Another major change of UAPA from normal criminal law is on the grounds of detention. Under Section 167 of the Code of Criminal Procedure, one cannot be detained for more than 90 days even if the investigation is not complete and the charge-sheet is not filed, the detention cannot be extended and the right to bail for the accused will be available. But in the case of UAPA, under Section 43D of the Code, one can be detained for 180 days. It can be extended without a charge sheet and the right to bail will not arise in these cases if the magistrate or the judge is satisfied with the reasons of the public prosecutor, or in case the investigation requires more time.

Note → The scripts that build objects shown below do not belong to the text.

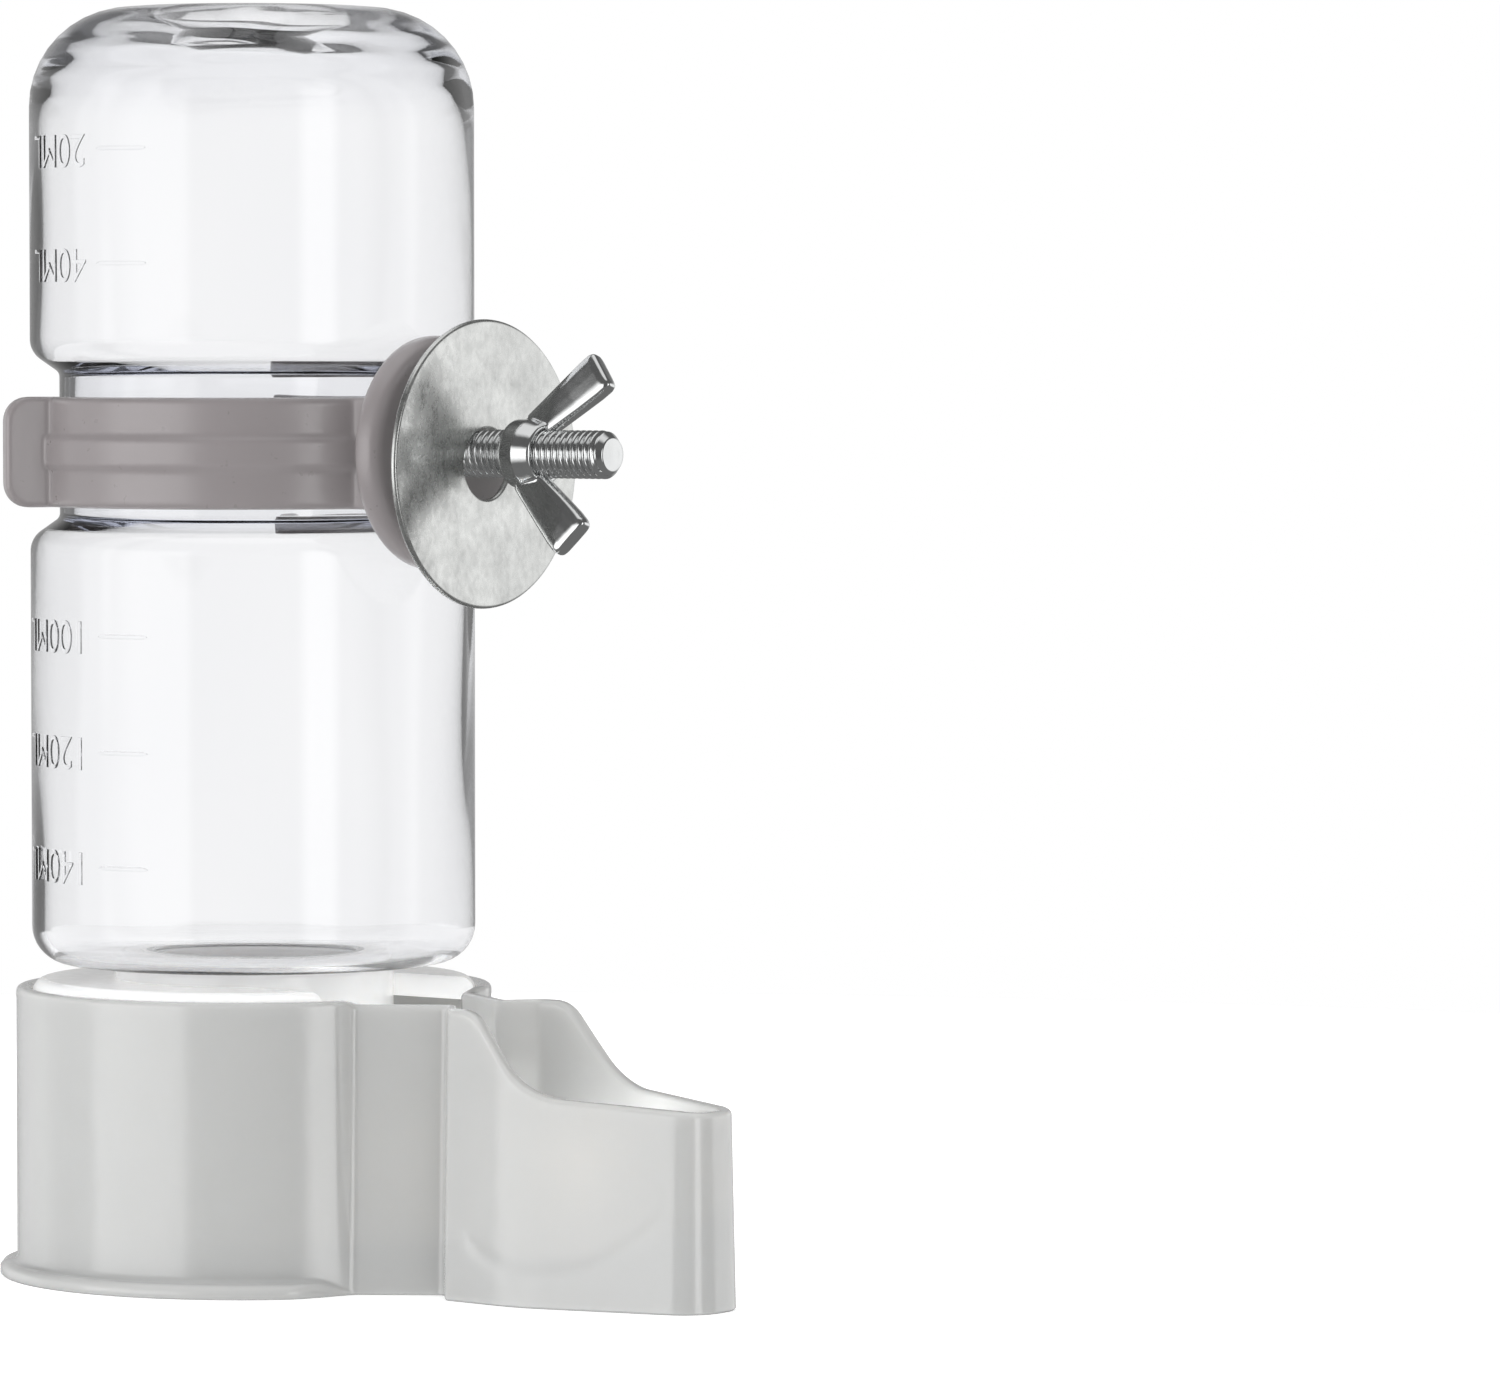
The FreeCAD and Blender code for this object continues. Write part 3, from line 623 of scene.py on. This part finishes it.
def base_section(spot):
    """Section of the base's wall at one place of its plan: inset and height pairs, from below."""
    reach, side = spot
    on_drum = abs(math.hypot(reach, side) - DRUM_RADIUS) < 0.05
    # Degrees round the drum past its junction with the throat, over which the flange grows.
    past = math.degrees(math.atan2(abs(side), reach)) - JUNCTION_TURN if on_drum else -1.0
    top = height_on(LIP, reach) + (RIM_STEP * ease((past + 1) / 5) if on_drum else 0.0)
    floor = height_on(SCOOP, reach)
    lean = DRAFT * (1 - ease(past / 4))
    foot = FLANGE_REACH * ease(past / 16) if on_drum else 0.0
    thick = FLANGE_THICK * (0.25 + 0.75 * ease(past / 10))
    section = [
        (WALL, floor - WALL),
        (WALL, 0.15),
        (WALL - 0.2, 0.0),
        (0.2 - foot, 0.0),
        (-foot, 0.2),
        (-foot, thick * 0.6),
        (-foot * 0.8, thick * 0.9),
        (-foot * 0.35, thick),
        (-foot * 0.12, thick * 1.08),
        (lean * thick * 1.4, thick * 1.4),
    ]
    wall_start = thick * 1.4
    wall_end = top - RIM_ROUND
    levels = [wall_start + 0.25, *np.linspace(wall_start + 0.7, CLOSE_ROWS_TO, 22),
              *np.linspace(CLOSE_ROWS_TO, wall_end - 0.8, 4)[1:], wall_end - 0.25, wall_end]
    section += [(lean * z + (0.0 if on_drum else sink(reach, z)), z) for z in levels]
    outer = lean * top
    for step in range(1, 5):
        turn = math.pi / 2 * step / 4
        section.append((outer + RIM_ROUND * (1 - math.cos(turn)),
                        top - RIM_ROUND * (1 - math.sin(turn))))
    for step in range(0, 5):
        turn = math.pi / 2 * step / 4
        section.append((outer + WALL - RIM_ROUND * (1 - math.sin(turn)),
                        top - RIM_ROUND * (1 - math.cos(turn))))
    section += [(WALL + lean * z, z) for z in np.linspace(top - RIM_ROUND, floor + 1.0, 7)[1:]]
    section.append((WALL + 0.3 + lean * floor, floor + 0.3))
    section.append((WALL + 1.0 + lean * floor, floor))
    return section


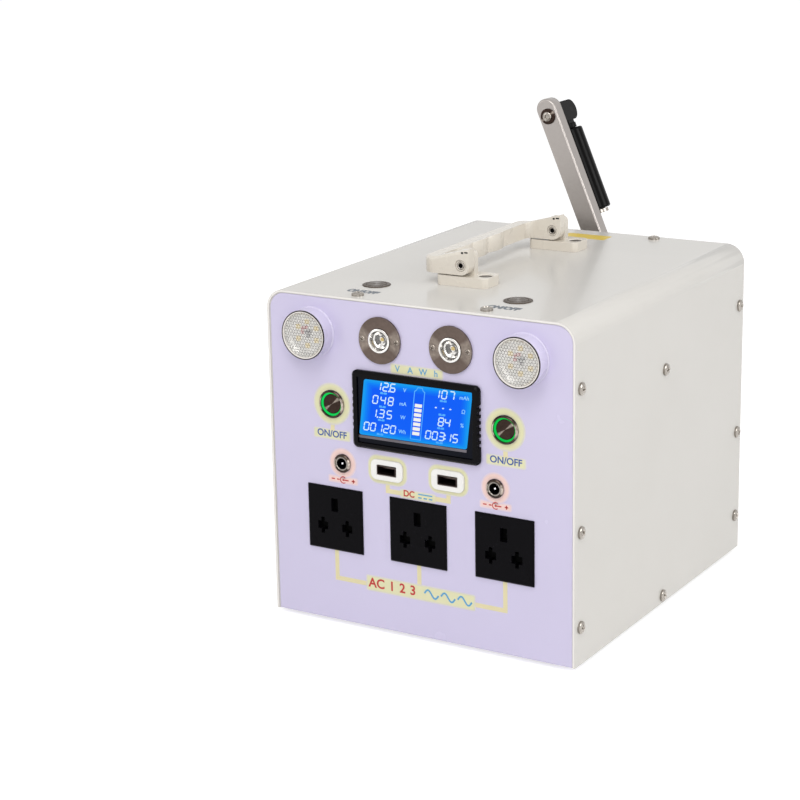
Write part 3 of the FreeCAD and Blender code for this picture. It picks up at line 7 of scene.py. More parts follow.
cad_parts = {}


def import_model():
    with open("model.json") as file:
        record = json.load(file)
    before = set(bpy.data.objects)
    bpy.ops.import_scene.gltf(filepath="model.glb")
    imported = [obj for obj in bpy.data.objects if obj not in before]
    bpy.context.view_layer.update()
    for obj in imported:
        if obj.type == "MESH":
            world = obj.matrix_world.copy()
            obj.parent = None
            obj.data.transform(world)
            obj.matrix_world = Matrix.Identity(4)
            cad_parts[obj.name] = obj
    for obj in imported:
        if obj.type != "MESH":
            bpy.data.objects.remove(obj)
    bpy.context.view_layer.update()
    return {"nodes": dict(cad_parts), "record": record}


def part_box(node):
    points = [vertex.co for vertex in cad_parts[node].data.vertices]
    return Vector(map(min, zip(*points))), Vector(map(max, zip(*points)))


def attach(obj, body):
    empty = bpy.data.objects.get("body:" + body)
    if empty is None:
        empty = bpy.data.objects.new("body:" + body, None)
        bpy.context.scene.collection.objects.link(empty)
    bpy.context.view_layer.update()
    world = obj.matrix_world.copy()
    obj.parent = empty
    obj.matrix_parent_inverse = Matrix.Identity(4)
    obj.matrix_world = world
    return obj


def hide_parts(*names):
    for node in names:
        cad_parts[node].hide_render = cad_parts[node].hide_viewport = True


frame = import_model()

# Looks of a hand crank generator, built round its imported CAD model: +Z up, front panel facing -Y.
# Places are in metres, as in Blender. Shapes are made in millimetres and scaled by MM where they are placed.

MM = 0.001
RIGHT, BACK, UP = Vector((1, 0, 0)), Vector((0, 1, 0)), Vector((0, 0, 1))
LEFT, FRONT = -RIGHT, -BACK
SIDES = ("left", "right")


# ---- Materials ----


def written(colour):
    """Linear RGBA of a colour written as it looks, such as "D8D2EA"."""
    channels = [int(colour[start : start + 2], 16) / 255 for start in (0, 2, 4)]
    linear = [c / 12.92 if c <= 0.04045 else ((c + 0.055) / 1.055) ** 2.4 for c in channels]
    return (*linear, 1.0)


def computed(tree, operation, *values):
    """Output of a Math node on numbers and on other nodes' outputs."""
    made = tree.nodes.new("ShaderNodeMath")
    made.operation = operation
    for socket, value in zip(made.inputs, values):
        if isinstance(value, float):
            socket.default_value = value
        else:
            tree.links.new(value, socket)
    return made.outputs[0]


class Finish:
    """A material with one Principled shader and the nodes that vary it."""

    def __init__(self, name, colour, **sockets):
        self.material = bpy.data.materials.new(name)
        self.material.use_nodes = True
        self.tree = self.material.node_tree
        self.link = self.tree.links.new
        self.shader = self.tree.nodes["Principled BSDF"]
        self.colour = written(colour)
        self.shader.inputs["Base Color"].default_value = self.colour
        for socket, value in sockets.items():
            self.shader.inputs[socket.replace("_", " ")].default_value = value

    def node(self, kind, **values):
        made = self.tree.nodes.new("ShaderNode" + kind)
        for socket, value in values.items():
            made.inputs[socket.replace("_", " ")].default_value = value
        return made

    def mapped(self, texture, coordinates, **mapping):
        """A texture's factor, on the piece's Object or Generated coordinates through a mapping."""
        mapper = self.node("Mapping", **mapping)
        self.link(self.node("TexCoord").outputs[coordinates], mapper.inputs["Vector"])
        self.link(mapper.outputs["Vector"], texture.inputs["Vector"])
        return texture.outputs["Fac"]

    def noise(self, scale, detail=3.0, stretch=(1, 1, 1)):
        """Soft noise, finer along an axis with a larger stretch."""
        noise = self.node("TexNoise", Scale=scale, Detail=detail)
        return self.mapped(noise, "Object", Scale=stretch)

    def highlight_wedges(self, lean, narrow):
        """High in two opposite wedges about the piece's middle along Y, where a highlight is painted; they are
        level at no lean.
        """
        turn = self.node("TexGradient")
        turn.gradient_type = "RADIAL"
        share = self.mapped(turn, "Generated", Location=(-0.5, 0.5, 0), Rotation=(math.pi / 2, 0, 0))
        angle = computed(self.tree, "MULTIPLY_ADD", share, 4 * math.pi, 2 * lean)
        wave = computed(self.tree, "COSINE", angle)
        return computed(self.tree, "MULTIPLY_ADD", wave, 4.0, -3.3) if narrow else wave

    def ranged(self, factor, low, high):
        """A factor's usual range, 0.3 to 0.7, spread over another."""
        span = self.node("MapRange", From_Min=0.3, From_Max=0.7, To_Min=low, To_Max=high)
        self.link(factor, span.inputs["Value"])
        return span.outputs["Result"]

    def blended(self, factor, first, second, most=1.0):
        """A colour that goes from the first towards the second where the factor is high."""
        mix = self.node("MixRGB", Color1=first, Color2=written(second))
        self.link(self.ranged(factor, 0.0, most), mix.inputs["Fac"])
        return mix

    def tint(self, factor, colour, most=1.0):
        """Blend the base colour towards another where the factor is high."""
        mix = self.blended(factor, self.colour, colour, most)
        base = self.shader.inputs["Base Color"]
        if base.is_linked:
            self.link(base.links[0].from_socket, mix.inputs["Color1"])
        self.link(mix.outputs["Color"], base)

    def roughen(self, factor, low, high):
        self.link(self.ranged(factor, low, high), self.shader.inputs["Roughness"])

    def bump(self, factor, depth):
        """Raise the surface by up to depth in millimetres."""
        bump = self.node("Bump", Strength=1.0, Distance=depth * MM)
        self.link(factor, bump.inputs["Height"])
        self.link(bump.outputs["Normal"], self.shader.inputs["Normal"])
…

The last change is the addition of the 4th schedule. In this, the government has the power to add the name of an individual or organization under the 4th schedule and declare them a terrorist. But there is no definite process for this procedure. Only one remedy is available, in which within 45 days one can appeal to the government to denotify their name from the 4th schedule.
But there are some negative aspects to these changes:
- In case when a person or individual is considered a terrorist or involved in such activity, under UAPA Act one will be detained for 180 days and there will be no bail available, where the detention can be also extended.
- To execute the appeal option, one has to approach the same government that has tagged them as a terrorist.
- To this, once one had been declared a terrorist then in reality one would not be considered as a civilian anymore. All civil rights and other opportunities will be ceased.
The government has to provide a security system. But in the name of security, civil rights are getting restricted, which is not fair. Here lies the conflict.
With the developments and innovations, the economy is evolving. To this, our legislation is present to amend, make and repeal laws whether it is on the field of anti-terrorism or any other. The same law won’t be effective after ten years. So in this regard, change is constant and with upcoming events, there are wider scopes for new enactments, provisions, etc.